Using regex to extract values into columns

You can also extract a regex group using str.extract. More here:

https://pandas.pydata.org/pandas-docs/stable/reference/api/pandas.Series.str.extract.html

Replacing a subset of values

Let's say you want to impute one or more values based on row and column index or label values. You could use the loc, iloc, or at accessors.
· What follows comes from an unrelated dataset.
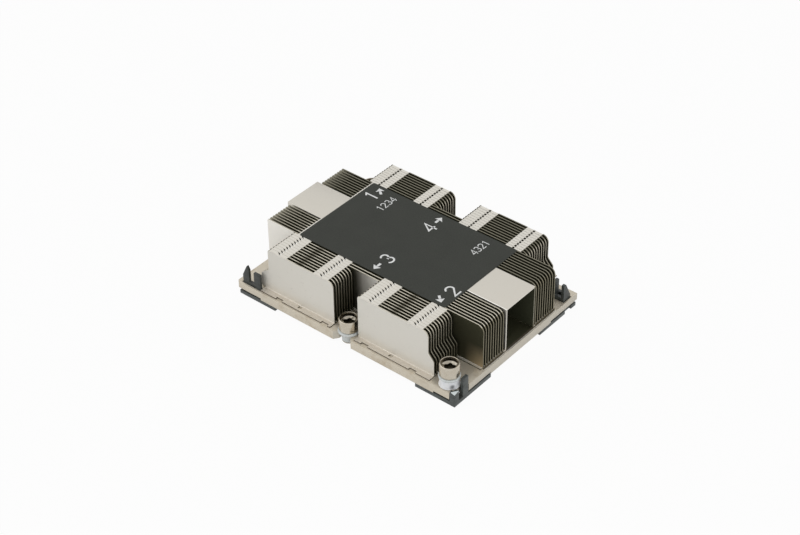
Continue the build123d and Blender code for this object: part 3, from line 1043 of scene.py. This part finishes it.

Here are some examples:

df.loc[2, "deck"] = "A"

The statement above selects the row with index 2 and the column with label deck and updates the value in this cell to 'A'.

df.iloc[3, 11] = "A"

The statement above selects the row with index 3 and the column with index 11 (which is the 'deck') and sets the cell value to 'A'. Column indexes begin at 0.

df.loc[4:6, "deck"] = "A"

The statement above selects all the rows from 4 to 6 (inclusive) and changes the deck column value to 'A'.
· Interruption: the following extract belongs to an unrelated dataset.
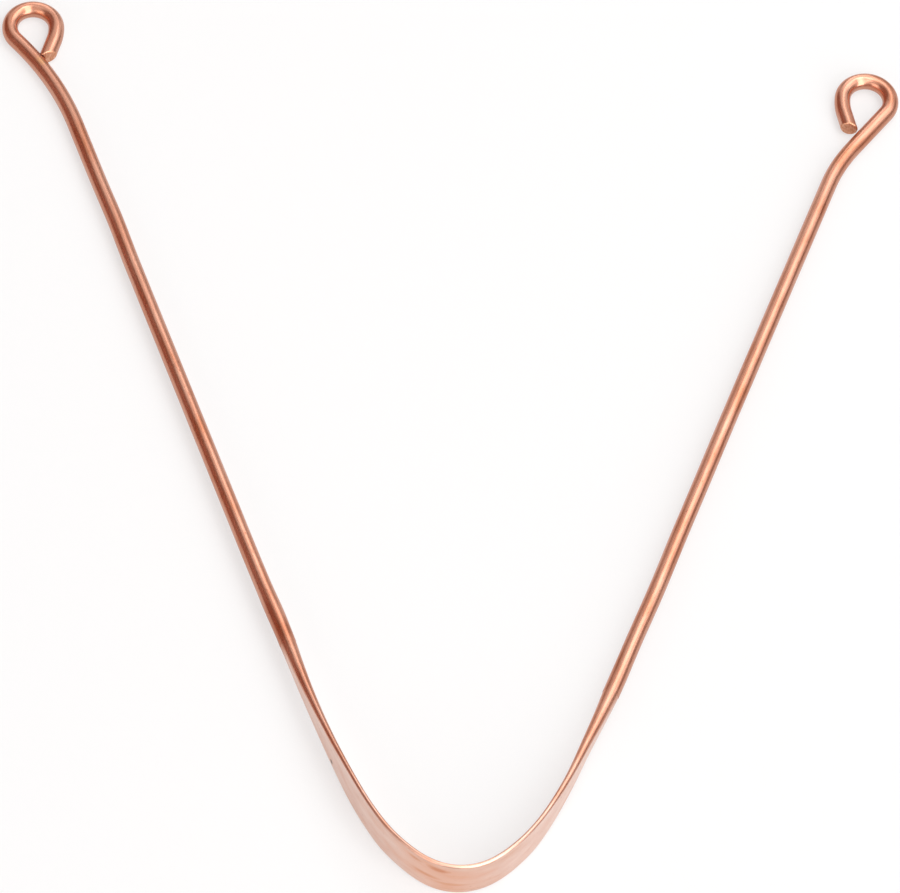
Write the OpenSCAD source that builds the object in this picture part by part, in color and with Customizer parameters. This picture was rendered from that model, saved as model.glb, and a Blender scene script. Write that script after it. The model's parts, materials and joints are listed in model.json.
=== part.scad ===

df.loc[[2, 4], "deck"] = "A"

The statement above selects the rows with indexes 2 and 4 and changes the deck column value to 'A'.

import numpy as np

df.loc[[2, 4], :] = np.nan

The statement above selects the rows with indexes 2 and 4 and changes all the column values to NaN.

at

You can replace loc with at to get the same desired results in all the examples above. It is preferable to use loc instead of at because in some edge cases, at will silently convert data types behind the scenes without warning. Here is an example:

df = pd.DataFrame(
    [["a", "b", 3], ["c", "c", 1], ["e", "f", 30]], columns=["A", "B", "C"]
)
df.info()

Output:

 #   Column  Non-Null Count  Dtype 
---  ------  --------------  ----- 
 0   A       3 non-null      object
 1   B       3 non-null      object
 2   C       3 non-null      int64

As you can see, the 'C' column is assigned an int64 type. Now, if you try to update the value of the first row, column 'C' to a decimal value with at, you will notice that the decimal value is truncated to form an int64.


df.at[0, 'C'] = 10.70

However, the same is not so when you use loc, as it converts the entire column to float when a new float value is set in one of the rows.

Note:

If the given row index and column label or index does not exist, then both loc and at will create a new row and/or column to satisfy the set value. But iloc cannot enlarge the dataset.
You can also pass in a query for the row or column list values as long as the query expression returns an Index or a list. For example, df.loc[df[df.marks > 70].index, 'marks'] = 'A'. This expression can be applied to the DataFrame example shown in the earlier chapter to see it working.